The proposal uses as its example a simulated report that could be made of states’ results on the comparative achievement testing to be done through the National Assessment of Educational Progress in 8th-grade mathematics in 1990.

The display shows each state’s average level of performance on an overall mathematics-achievement scale; more detailed information on performance in sub-areas of math would be provided elsewhere. Instead of placing states in alphabetical or pure rank order, the chart arrays them from low to high by their average level of student socioeconomic status, as measured by appropriate variables.

The curved line indicates the performance of states as predicted solely on the basis of their socioeconomic conditions. This line could be shaded to moderate its visual importance.
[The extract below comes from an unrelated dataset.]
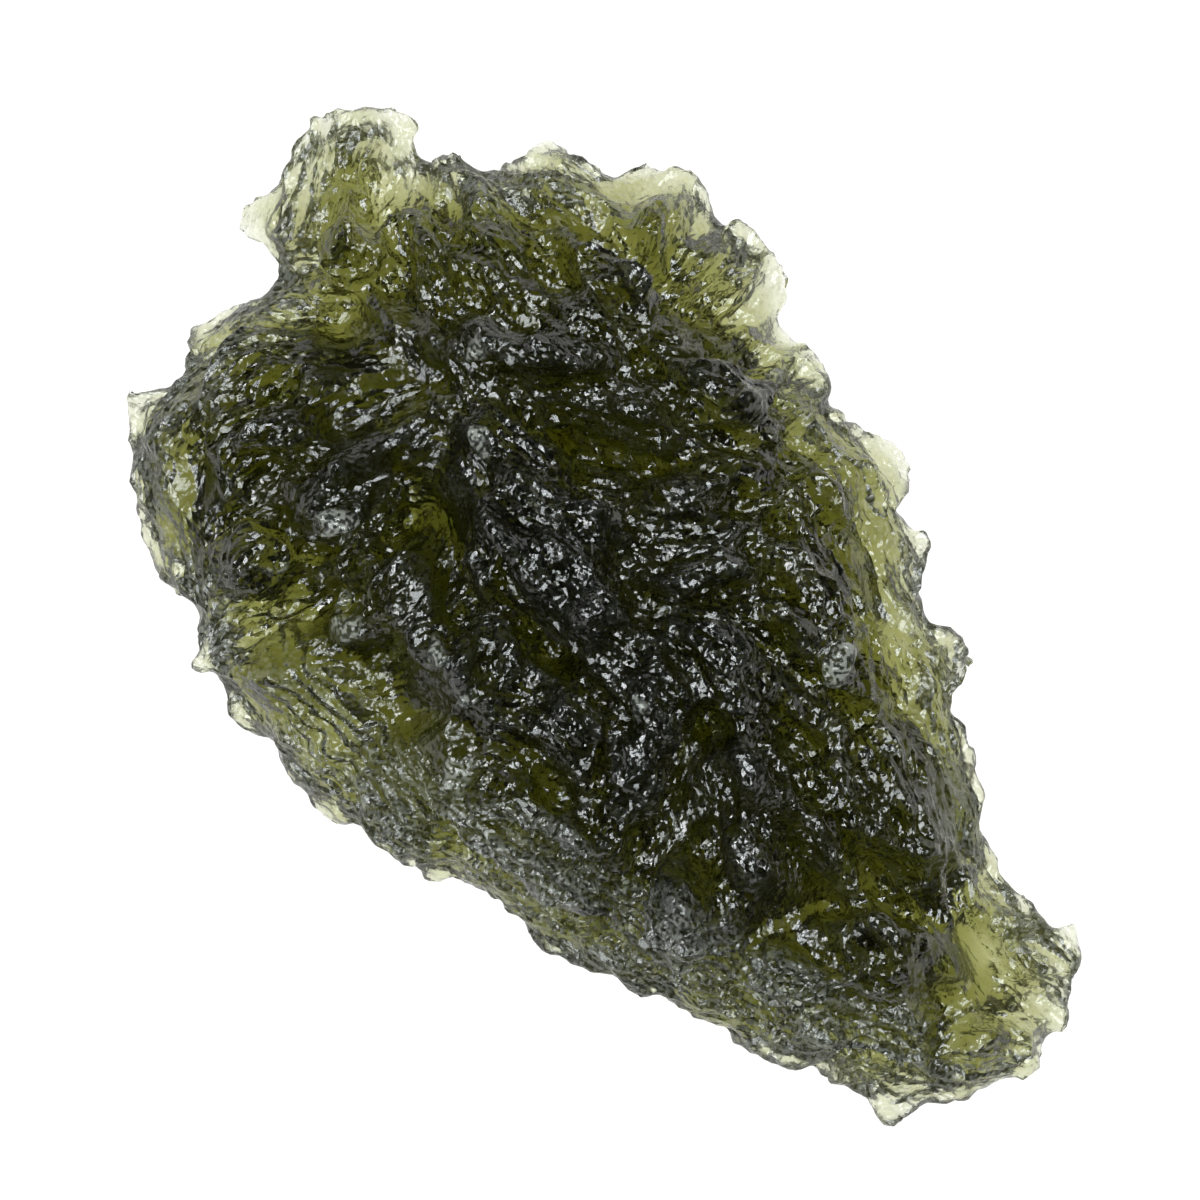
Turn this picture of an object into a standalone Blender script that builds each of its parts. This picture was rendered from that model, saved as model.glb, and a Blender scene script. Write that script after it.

The display has several advantages. Through the relative length of the bars, it represents overall rank-order performance among the states on an absolute scale. It also indicates whether a given state’s performance is higher or lower than that of states near it in socioeconomic level. Through the length of the state’s bar on the graph in relation to the curved line, the chart shows the level of a state’s performance in terms of its own socioeconomic conditions. Finally, over time, it will reveal whether the gaps created by the connection between socioeconomic background and performance are being closed. We might, for example, project the curved line for 1992: As these differences are overcome, the line will flatten, and our national progress in diminishing their importance can be tracked graphically.

To signify statistically meaningful differences in scores, confidence intervals--the points at which differences become big enough to be meaningful--could also be marked in the graphics without making the display too complex.

This approach--adaptable for schools, districts, or nations as well as states--is one solution to a dilemma in reporting test results: It helps reconcile the immense social goods of making fair comparisons of school systems and holding equal expectations for all students’ learning.